_Problem details_:
Set down exactly the lines that run from the line with "wide end at -Y" to the end of the data, and nothing else.

_Given material_:
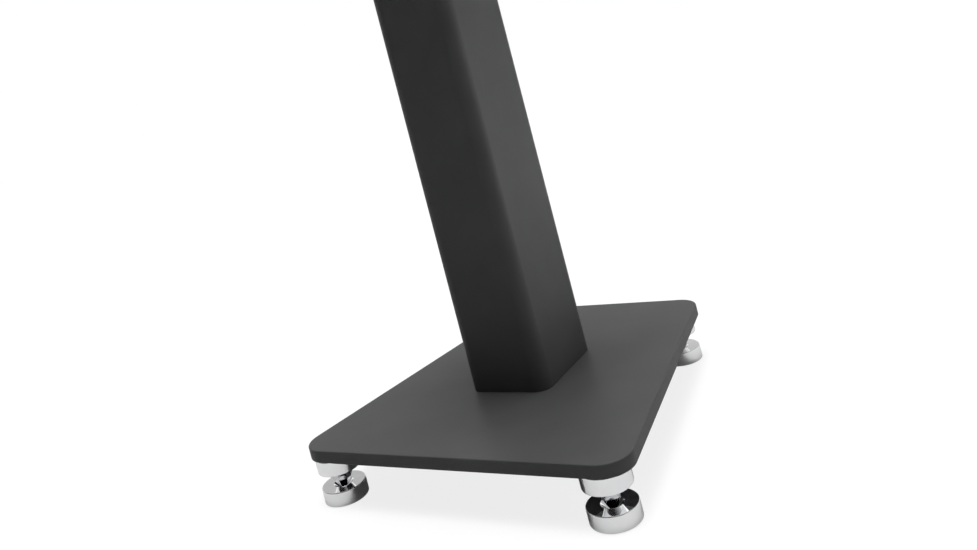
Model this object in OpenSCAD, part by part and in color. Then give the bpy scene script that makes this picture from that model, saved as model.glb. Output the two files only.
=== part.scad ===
// Speaker stand. A heavy base plate on four spiked feet carries a rectangular tube
// column, and the column carries a smaller top plate that the speaker stands on.
// The wide ends of both plates are at the front, -Y. +Z is up, and the origin is on
// the floor under the middle of the base plate.

/* [Base plate] */
// Width of the base plate at its front end
base_front_w = 315; // [260:1:400]
// Width of the base plate at its back end
base_back_w = 220; // [180:1:320]
// Depth of the base plate from front to back
base_depth = 330; // [260:1:420]
// Thickness of the base plate
base_thick = 11; // [10:0.5:20]
// Radius of the base plate's corners
base_corner_r = 23; // [5:1:40]

/* [Column] */
// Width of the column, side to side
column_w = 80; // [70:1:120]
// Depth of the column, front to back
column_d = 100; // [90:1:140]
// Length of the column between the two plates
column_len = 550; // [300:1:900]
// Wall of the column tube
column_wall = 3; // [1.5:0.5:5]
// Outside radius of the column's upright edges
column_corner_r = 13; // [8:1:20]

/* [End plates in the column] */
// Thickness of the plates inside the two ends of the column
end_plate_thick = 10; // [8:0.5:16]
// Gap all round an end plate, where it is welded to the tube
end_plate_gap = 0.2; // [0.1:0.05:0.5]

/* [Top plate] */
// Width of the top plate at its front end
top_front_w = 200; // [160:1:280]
// Width of the top plate at its back end
top_back_w = 150; // [120:1:240]
// Depth of the top plate from front to back
top_depth = 230; // [180:1:320]
// Thickness of the top plate
top_thick = 8; // [6:0.5:16]
// Radius of the top plate's corners
top_corner_r = 16; // [5:1:30]

/* [Speaker pads] */
// Diameter of a speaker pad
speaker_pad_w = 22; // [12:1:30]
// Thickness of a speaker pad
speaker_pad_thick = 2; // [1:0.5:5]
// Distance from each edge of the top plate to the middle of a speaker pad
speaker_pad_inset = 20; // [16:1:32]

/* [Column screws] */
// Thread diameter of the screws that hold the plates to the column
screw_w = 6; // [5:1:8]
// Diameter of the countersunk head
screw_head_w = 12; // [11:0.5:15]
// Length of the screws in the base plate, head included
base_screw_len = 20; // [18:1:20]
// Length of the screws in the top plate, head included
top_screw_len = 16; // [14:1:17]
// Width across the flats of the screws' hexagon sockets
screw_socket_af = 4; // [3:0.5:5]
// Depth of the screws' hexagon sockets
screw_socket_depth = 2.4; // [1.5:0.1:2.8]
// Distance between the screws, side to side
screw_spacing_x = 50; // [40:1:54]
// Distance between the screws, front to back
screw_spacing_y = 66; // [40:1:74]
// Gap round a screw's shank in its plate
screw_hole_gap = 0.3; // [0.1:0.05:0.5]
// Gap round a screw's head in its countersink
screw_head_gap = 0.1; // [0.05:0.05:0.3]

/* [Spiked feet] */
// Distance from the front edge of the base plate to the middle of a front foot
foot_front_inset = 20; // [20:1:60]
// Distance from the back edge of the base plate to the middle of a back foot
foot_back_inset = 28; // [20:1:60]
// Distance from a side edge of the base plate, square to it, to the middle of a foot
foot_side_inset = 25; // [20:1:50]
// Diameter of the disc under the base plate
disc_w = 39; // [30:0.5:48]
// Thickness of the disc under the base plate
disc_thick = 13.2; // [13:0.1:20]
// Height of the open gap between the disc and the shoe below it
spike_gap = 14.2; // [8:0.1:25]
// Diameter of the spike where it leaves the disc
spike_root_w = 27; // [20:0.5:32]
// Diameter of the spike's blunted tip
spike_tip_w = 1; // [0.5:0.1:1.2]
// Bevel round the edges of the discs and shoes
foot_bevel = 0.8; // [0.3:0.1:1.5]

/* [Spike shoes] */
// Diameter of a shoe
shoe_w = 40; // [36:0.5:48]
// Thickness of a shoe
shoe_thick = 12.6; // [11:0.1:18]
// Diameter of the mouth of the dimple that the spike stands in
dimple_w = 18; // [14:0.5:22]
// Diameter of the flat floor of the dimple
dimple_floor_w = 1.6; // [1.4:0.1:3]
// Depth of the dimple
dimple_depth = 8.2; // [6:0.1:9]
// Diameter of the pad under a shoe
shoe_pad_w = 33; // [20:0.5:34]
// Thickness of the pad under a shoe
shoe_pad_thick = 1.5; // [1.2:0.1:3]
// Depth of the recess that the pad is let into
shoe_pad_recess = 1; // [0.5:0.1:1.1]
// Gap round the pad in its recess
shoe_pad_gap = 0.15; // [0.05:0.05:0.3]

/* [Foot studs] */
// Thread diameter of the studs
stud_w = 8; // [6:1:10]
// How far a stud stands out of its disc into the base plate
stud_out = 9; // [6:0.5:9]
// How deep a stud is screwed into its disc
stud_seat = 11; // [6:0.5:12]
// Gap above a stud in its blind hole when the foot is screwed right in
stud_end_gap = 0.5; // [0.3:0.1:0.8]
// Width across the flats of the hexagon socket in the end of a stud
stud_socket_af = 4; // [2.5:0.5:4]
// Depth of the hexagon socket in the end of a stud
stud_socket_depth = 3; // [2:0.5:5]
// Bevel on both ends of a stud
stud_bevel = 0.8; // [0.3:0.1:1]
// Gap round every thread in its tapped hole
thread_gap = 0.05; // [0.02:0.01:0.1]

/* [Hidden] */
corner_names = ["front_left", "front_right", "back_left", "back_right"];
side_signs = [-1, 1, -1, 1];
end_signs = [-1, -1, 1, 1];
foot_pieces = ["spike", "stud", "shoe", "shoe_pad"];
$fn = 96;

// How far a cutting shape runs past the face that it cuts
overrun = 1;

// Heights above the floor, from the bottom up
shoe_z = shoe_pad_thick - shoe_pad_recess;
shoe_top_z = shoe_z + shoe_thick;
disc_z = shoe_top_z + spike_gap;
base_z = disc_z + disc_thick;
base_top_z = base_z + base_thick;
column_top_z = base_top_z + column_len;
top_top_z = column_top_z + top_thick;
tip_z = shoe_top_z - dimple_depth;

// Colours as the stand shows them
coat_colour = "#303032";
chrome_colour = "#d4d6d9";
steel_colour = "#8b8d90";
black_steel_colour = "#26272a";
rubber_colour = "#1b1b1c";

// The place of one corner of a tapered plate, set in from its end and side edges.
// The side inset is measured square to the slanting edge.
function slant(front_w, back_w, depth) = atan((front_w - back_w) / 2 / depth);
function half_width(front_w, back_w, depth, y) =
    (front_w + back_w) / 4 - y * tan(slant(front_w, back_w, depth));
function set_in(front_w, back_w, depth, end_inset, side_inset, i) =
    let (y = end_signs[i] * (depth / 2 - end_inset),
         x = half_width(front_w, back_w, depth, y) - side_inset / cos(slant(front_w, back_w, depth)))
    [side_signs[i] * x, y];

function foot_place(i) =
    set_in(base_front_w, base_back_w, base_depth,
           end_signs[i] < 0 ? foot_front_inset : foot_back_inset, foot_side_inset, i);
function speaker_pad_place(i) =
    set_in(top_front_w, top_back_w, top_depth, speaker_pad_inset, speaker_pad_inset, i);

// Outline of a tapered plate. Each corner is an arc that meets the end edge and the
// slanting edge without a kink.
module tapered_outline(front_w, back_w, depth, corner_r) {
    turn = slant(front_w, back_w, depth);
    order = [0, 1, 3, 2];
    polygon([for (i = order)
        let (middle = set_in(front_w, back_w, depth, corner_r, corner_r, i),
             on_end = middle + corner_r * [0, end_signs[i]],
             on_side = middle + corner_r * [side_signs[i] * cos(turn), sin(turn)])
        each (i == 0 || i == 3 ? [on_side, on_end] : [on_end, on_side])]);
    for (i = order)
        translate(set_in(front_w, back_w, depth, corner_r, corner_r, i)) circle(r = corner_r);
}

// Outline of the column or of what fits inside it
module rounded_outline(w, d, corner_r) {
    square([w - 2 * corner_r, d], center = true);
    square([w, d - 2 * corner_r], center = true);
    for (i = [0 : 3])
        translate([side_signs[i] * (w / 2 - corner_r), end_signs[i] * (d / 2 - corner_r)])
            circle(r = corner_r);
}

module at_screws() {
    for (i = [0 : 3])
        translate([side_signs[i] * screw_spacing_x / 2, end_signs[i] * screw_spacing_y / 2])
            children();
}

// A countersunk socket screw that points up, with the face of its head at zero height
module countersunk_screw(length) {
    head_h = (screw_head_w - screw_w) / 2;
    point_h = screw_w / 8;
    difference() {
        union() {
            cylinder(h = head_h, r1 = screw_head_w / 2, r2 = screw_w / 2);
            cylinder(h = length - point_h, r = screw_w / 2);
            translate([0, 0, length - point_h])
                cylinder(h = point_h, r1 = screw_w / 2, r2 = screw_w / 2 - point_h);
        }
        translate([0, 0, -overrun])
            cylinder(h = screw_socket_depth + overrun, r = screw_socket_af / sqrt(3), $fn = 6);
    }
}

// What a countersunk screw needs cut out of its plate, in the same place as the screw
module countersunk_hole(plate_thick) {
    mouth_r = screw_head_w / 2 + screw_head_gap;
    hole_r = screw_w / 2 + screw_hole_gap;
    cylinder(h = mouth_r - hole_r, r1 = mouth_r, r2 = hole_r);
    translate([0, 0, -overrun]) cylinder(h = overrun, r = mouth_r);
    cylinder(h = plate_thick + overrun, r = hole_r);
}

module base_plate() {
    color(coat_colour)
    difference() {
        translate([0, 0, base_z]) linear_extrude(base_thick)
            tapered_outline(base_front_w, base_back_w, base_depth, base_corner_r);
        translate([0, 0, base_z]) at_screws() countersunk_hole(base_thick);
        for (i = [0 : 3])
            translate([foot_place(i).x, foot_place(i).y, base_z - overrun])
                cylinder(h = stud_out + stud_end_gap + overrun, r = stud_w / 2 + thread_gap);
    }
}

module column() {
    color(coat_colour)
    translate([0, 0, base_top_z]) linear_extrude(column_len)
        difference() {
            rounded_outline(column_w, column_d, column_corner_r);
            rounded_outline(column_w - 2 * column_wall, column_d - 2 * column_wall,
                            column_corner_r - column_wall);
        }
}

// A plate inside the column, with a tapped hole for each screw
module end_plate() {
    inset = column_wall + end_plate_gap;
    color(steel_colour)
    difference() {
        linear_extrude(end_plate_thick)
            rounded_outline(column_w - 2 * inset, column_d - 2 * inset, column_corner_r - inset);
        translate([0, 0, -overrun]) at_screws()
            cylinder(h = end_plate_thick + 2 * overrun, r = screw_w / 2 + thread_gap);
    }
}

module column_foot_plate() {
    translate([0, 0, base_top_z]) end_plate();
}

module column_head_plate() {
    translate([0, 0, column_top_z - end_plate_thick]) end_plate();
}

module top_plate() {
    color(coat_colour)
    difference() {
        translate([0, 0, column_top_z]) linear_extrude(top_thick)
            tapered_outline(top_front_w, top_back_w, top_depth, top_corner_r);
        translate([0, 0, top_top_z]) mirror([0, 0, 1]) at_screws() countersunk_hole(top_thick);
    }
}

module base_screws() {
    color(black_steel_colour)
    translate([0, 0, base_z]) at_screws() countersunk_screw(base_screw_len);
}

module top_screws() {
    color(black_steel_colour)
    translate([0, 0, top_top_z]) mirror([0, 0, 1]) at_screws() countersunk_screw(top_screw_len);
}

module speaker_pad(i) {
    color(rubber_colour)
    translate([speaker_pad_place(i).x, speaker_pad_place(i).y, top_top_z])
        cylinder(h = speaker_pad_thick, r = speaker_pad_w / 2);
}

// The disc under the base plate and the spike below it, turned in one piece, with the
// tapped hole that the stud is screwed into
module foot_spike(i) {
    disc_r = disc_w / 2;
    color(chrome_colour)
    translate(foot_place(i))
    difference() {
        rotate_extrude() polygon([
            [0, tip_z],
            [spike_tip_w / 2, tip_z],
            [spike_root_w / 2, disc_z],
            [disc_r - foot_bevel, disc_z],
            [disc_r, disc_z + foot_bevel],
            [disc_r, base_z - foot_bevel],
            [disc_r - foot_bevel, base_z],
            [0, base_z]
        ]);
        translate([0, 0, base_z - stud_seat])
            cylinder(h = stud_seat + overrun, r = stud_w / 2 + thread_gap);
    }
}

module foot_stud(i) {
    stud_r = stud_w / 2;
    bottom_z = base_z - stud_seat;
    end_z = base_z + stud_out;
    color(steel_colour)
    translate(foot_place(i))
    difference() {
        rotate_extrude() polygon([
            [0, bottom_z],
            [stud_r - stud_bevel, bottom_z],
            [stud_r, bottom_z + stud_bevel],
            [stud_r, end_z - stud_bevel],
            [stud_r - stud_bevel, end_z],
            [0, end_z]
        ]);
        translate([0, 0, end_z - stud_socket_depth])
            cylinder(h = stud_socket_depth + overrun, r = stud_socket_af / sqrt(3), $fn = 6);
    }
}

// The loose disc under the spike: a dimple on top takes the spike's tip, and a shallow
// recess underneath takes the pad
module foot_shoe(i) {
    shoe_r = shoe_w / 2;
    recess_r = shoe_pad_w / 2 + shoe_pad_gap;
    color(chrome_colour)
    translate(foot_place(i))
    rotate_extrude() polygon([
        [0, tip_z],
        [dimple_floor_w / 2, tip_z],
        [dimple_w / 2, shoe_top_z],
        [shoe_r - foot_bevel, shoe_top_z],
        [shoe_r, shoe_top_z - foot_bevel],
        [shoe_r, shoe_z + foot_bevel],
        [shoe_r - foot_bevel, shoe_z],
        [recess_r, shoe_z],
        [recess_r, shoe_pad_thick],
        [0, shoe_pad_thick]
    ]);
}

module foot_shoe_pad(i) {
    color(rubber_colour)
    translate(foot_place(i)) cylinder(h = shoe_pad_thick, r = shoe_pad_w / 2);
}

base_plate();
column();
column_foot_plate();
column_head_plate();
top_plate();
base_screws();
top_screws();
for (i = [0 : 3]) {
    speaker_pad(i);
    foot_spike(i);
    foot_stud(i);
    foot_shoe(i);
    foot_shoe_pad(i);
}
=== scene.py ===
import math

import bmesh
import bpy
from mathutils import Matrix, Vector


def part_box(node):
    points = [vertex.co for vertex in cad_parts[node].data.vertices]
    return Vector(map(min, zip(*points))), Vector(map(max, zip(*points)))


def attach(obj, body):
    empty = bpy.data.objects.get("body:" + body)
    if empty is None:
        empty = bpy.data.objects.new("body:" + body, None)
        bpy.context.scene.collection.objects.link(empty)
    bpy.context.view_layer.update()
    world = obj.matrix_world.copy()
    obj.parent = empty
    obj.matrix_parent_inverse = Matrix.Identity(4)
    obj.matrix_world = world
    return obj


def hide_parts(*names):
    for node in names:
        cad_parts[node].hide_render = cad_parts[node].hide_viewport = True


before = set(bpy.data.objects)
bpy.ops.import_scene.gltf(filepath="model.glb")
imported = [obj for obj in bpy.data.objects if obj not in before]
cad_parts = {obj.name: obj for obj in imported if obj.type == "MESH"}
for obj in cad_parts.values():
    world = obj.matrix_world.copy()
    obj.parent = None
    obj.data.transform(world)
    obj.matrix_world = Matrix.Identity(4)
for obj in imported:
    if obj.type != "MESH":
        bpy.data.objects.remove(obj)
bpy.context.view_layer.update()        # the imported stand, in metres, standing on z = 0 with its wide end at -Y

scene = bpy.context.scene
corners = ["front_left", "front_right", "back_left", "back_right"]
millimetre = 0.001
noiseLow, noiseHigh = 0.3, 0.7      # nearly all of a noise texture lies between these values


# Node trees

def emptyTree(owner):
    owner.use_nodes = True
    owner.node_tree.nodes.clear()
    return owner.node_tree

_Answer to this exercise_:
bpy.context.view_layer.update()        # the imported stand, in metres, standing on z = 0 with its wide end at -Y

scene = bpy.context.scene
corners = ["front_left", "front_right", "back_left", "back_right"]
millimetre = 0.001
noiseLow, noiseHigh = 0.3, 0.7      # nearly all of a noise texture lies between these values


# Node trees

def emptyTree(owner):
    owner.use_nodes = True
    owner.node_tree.nodes.clear()
    return owner.node_tree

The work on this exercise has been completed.